The third way I apply Domino Decisions is to my personal life. For most of us, this is where it gets gray. It’s easier to measure and interpret the results to support a hard decision when it’s trackable, like an employee who has a quantifiable number of times acting out of line. It’s also easy to use a Domino Decision as a way to give up, and ease out, when overwhelmed with choices. We can throw our hands up in the air in exasperation, or just admit that we can’t, politely decline, and move on. What makes personal Domino Decisions so hard is that they are usually not a decision at all, but some kind of desire that looks an awful lot like a decision but is really just a knockoff.
“I want to be a writer!” is a desire that looks like a decision. “I write every morning first thing before I do anything else” is a Domino Decision. It doesn’t matter if the writing is shit, the decision to write every morning before anything else makes tipping over the next domino of publishing that writing easier - because you can’t publish something that’s not written.
“I want to lose 30 pounds!” is a desire that looks like a decision. “I get up every morning at 5:00 am and go to the gym” is the Domino Decision. By the time you get to the gym, it takes a lot less effort to get on a treadmill or pick up a pair of dumbbells. This single decision also impacts the time around the decision; staying up late watching TV, having more than one or two drinks, or working too late all impact the willingness and ability to get up early. It’s a lot easier to shut down, sober up, and turn off at a decent hour the night before when faced with a 5:00 AM alarm the next day, especially if you’re already tired from being up since 5:00 anyways.
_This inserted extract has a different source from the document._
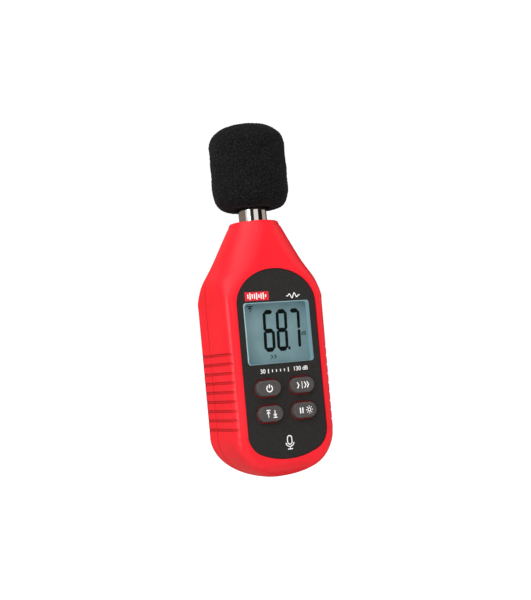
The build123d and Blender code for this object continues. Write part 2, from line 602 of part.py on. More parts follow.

Domino Decisions can mean cashing in the equity of a home larger than you need so you can buy something smaller and cheaper to free up time that was previously spent on money-making activities for your kid’s activities. A Domino Decision could be moving to a city that is the epicenter of the industry you want to be in so there are more opportunities and like-minded people. Domino Decisions can mean saying No, just so there’s room for a different and more deeply desired Yes.
And if you really, really dig it down, Domino Decisions are rooted in mindfulness. To have an active mindfulness practice means hyper-focusing on a single, solitary thought long enough for all the other noise to fade away, making what’s most important the only thing in the awareness. Our daily lives are a cacophony of sound, our necks whiplashed from jerking around to look wherever it’s coming at us the loudest. Backing as far away as we can lets us see the whole band, and only then, can we zero in on the one sound we need to tune into. What we showed up for. The experience of life we are choosing to have, not the one that’s happening to us. That is the Domino Decision.
*(Note: as entrepreneurs, we have fetishized failure. Stop it. There are such things as quality failure, and then there’s just failure on account of piss-poor planning, delusional ideas, and uncontrollable flopping about in a space in the name of “disruption”. Failure only counts if it’s productive.)